In contrast, Syria has neither of these characteristics. Al Qaeda is not known to be a major player in Syrian politics and Assad himself is a secularist with a low tolerance for extremism. This means that, in spite of Syria’s WMD stockpile, the risk of it falling into the hands of Al Qaeda or similar is fairly low… so long as the Assad regime holds on to power, that is. This is where the chess match turns into a calculus equation. We can’t really back a dictator who is turning to somewhat extreme measures to hold on to power (while 1000 casualties isn’t “that” ghastly in the broad scale of warfare, the potential of chemical weapons becoming a new norm is certainly so), but we don’t really know who we would be getting in bed with if we sided with the rebels. In fact, the only real surveyor work I have heard discussing who is going to war with Assad, the term “Al Qaeda-backed” keeps turning up. If that is the case, we need to be careful about jumping to conclusions and creating Egypt 2.0 by replacing a secularist dictator with a religiously extreme one. At this point, the only reason we would have for getting involved in the Syrian conflict would be to topple Assad… and that is a precedent at least as dangerous as chemical weapons.

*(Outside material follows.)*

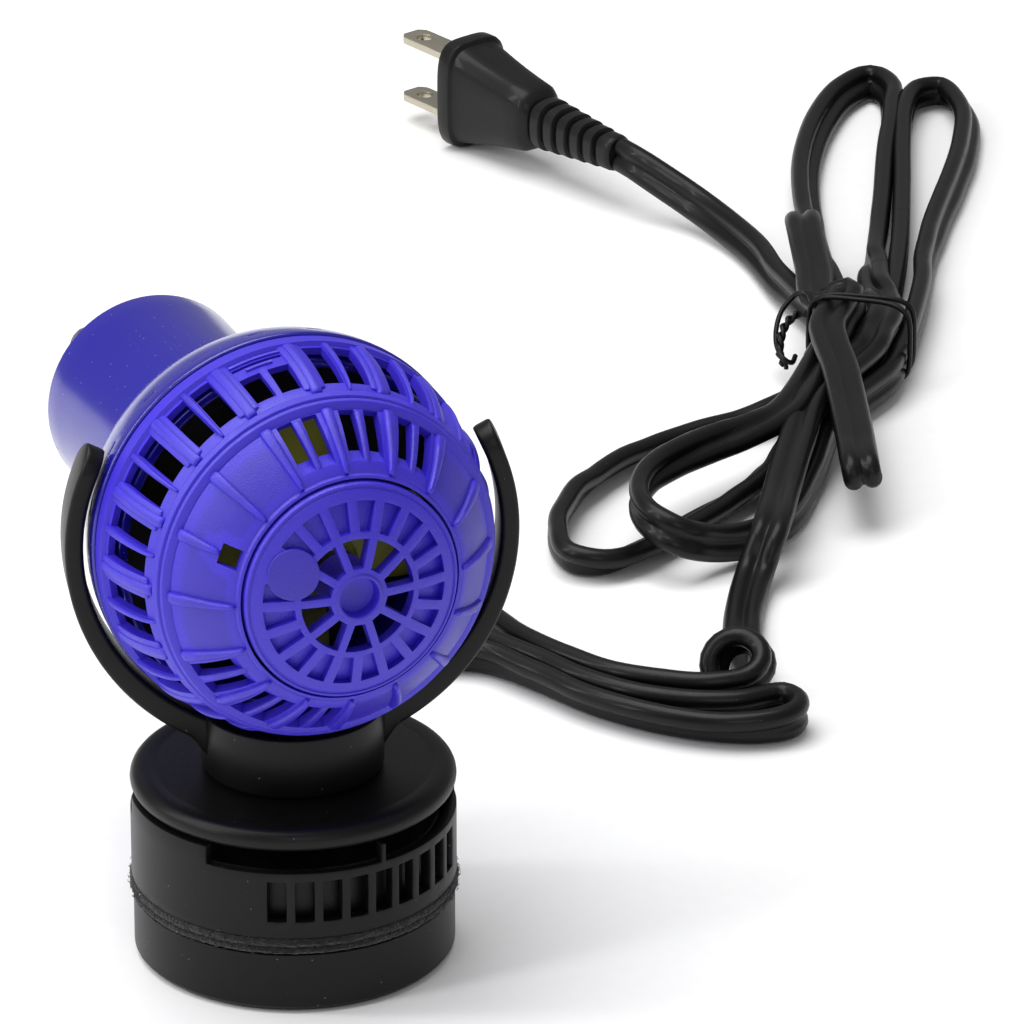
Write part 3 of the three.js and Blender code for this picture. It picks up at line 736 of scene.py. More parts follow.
class PUMP_OT_yoke(bpy.types.Operator):
    """Yoke that grips the ball, with its round neck"""

    bl_idname = "pump.yoke"
    bl_label = "Yoke"

    def execute(self, context):
        cup_start, cup_end = 3.6, 26.1
        cup = [
            (YOKE_IN * math.sin(a), -YOKE_IN * math.cos(a))
            for a in (math.radians(cup_start + (cup_end - cup_start) * k / 16) for k in range(17))
        ]
        rim = YOKE_IN * math.cos(math.radians(cup_end))
        neck = turned([
            (2.2, NECK_LOW), (NECK_R - 0.7, NECK_LOW), (NECK_R - 0.2, NECK_LOW + 0.2),
            (NECK_R, NECK_LOW + 0.7), (NECK_R + 0.25, -rim - 0.6), (NECK_R + 0.15, -rim - 0.15),
            (NECK_R - 0.1, -rim + 0.02), *cup[::-1],
        ], 160)
        piece("yoke_band", merged(yoke_band(), neck), "yoke", finish("black"),
              place=YOKE, replaces=["yoke"])
        return {"FINISHED"}


# ------------------------------------------------------------------ pump head
REAR_R, CAGE_R, SHELL = 33.7, 33.3, 2.0
SEAM, REAR_END, TUBE_R, FILLET, FLARE = -2.8, -66.9, 17.6, 10.0, 0.8


def on_ball(radius, height):
    return (math.sqrt(max(0.0, radius ** 2 - height ** 2)), height)


def rear_rows():
    """Outer and inner corners of the rear housing, from the seam back to the tube's rim."""
    rows = []
    centre_r = TUBE_R + FILLET
    centre_z = -math.sqrt((REAR_R + FILLET) ** 2 - centre_r ** 2)
    ball_end = centre_z * REAR_R / (REAR_R + FILLET)
    heights = [SEAM - 0.15, -3.3, -4.6, -6.2, -6.75, -8.2]
    span = 12
    start, end = math.asin(-8.2 / REAR_R), math.asin(ball_end / REAR_R)
    heights += [REAR_R * math.sin(start + (end - start) * k / span) for k in range(1, span + 1)]
    for z in heights:
        outer = on_ball(REAR_R, z)
        rows.append((outer, on_ball(REAR_R - SHELL, z * (REAR_R - SHELL) / REAR_R)))
    rows[0] = ((rows[0][0][0] - 0.28, SEAM - 0.15), rows[0][1])
    meet = math.atan2(-centre_z, -centre_r)
    for k in range(1, 11):
        a = meet + (math.pi - meet) * k / 10
        outer = (centre_r + FILLET * math.cos(a), centre_z + FILLET * math.sin(a))
        inner = (
            centre_r + (FILLET + SHELL) * math.cos(a), centre_z + (FILLET + SHELL) * math.sin(a)
        )
        rows.append((outer, inner))
    last = rows[-1][0][1]
    for k in range(1, 9):
        z = last + (REAR_END + 0.5 - last) * k / 8
        flare = FLARE * (k / 8) ** 2
        rows.append(((TUBE_R + flare, z), (TUBE_R - SHELL + flare * 0.3, z)))
    rows.append(((TUBE_R + FLARE - 0.05, REAR_END + 0.15), (TUBE_R - 1.6, REAR_END + 0.3)))
    rows.append(((TUBE_R + FLARE - 0.4, REAR_END), (TUBE_R - 1.2, REAR_END)))
    return rows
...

This is the filter that should be informing policy decisions. Not only that we don’t want to establish a precedent of war for regime change (because it could happen to us), but that creating a true power vacuum is guaranteed to continue the cycle of violence… if not escalate it. Meanwhile, Iran is kicking back and laughing at the world for chasing its own tail while Iran continues its slow, plodding advance towards being nuclear capable. I’m all for the US increasing its presence in the area… but in a role primarily centered on containing the conflict. Not to interfere and create a winner, but to ensure that the violence doesn’t spill over into Iraq, Jordan and Israel. It is my contention that nations need to work out their own civil wars. Foreign intervention is the best way available to make sure that the tensions currently blazing are left unresolved and simmering just below the surface (see: Iraq).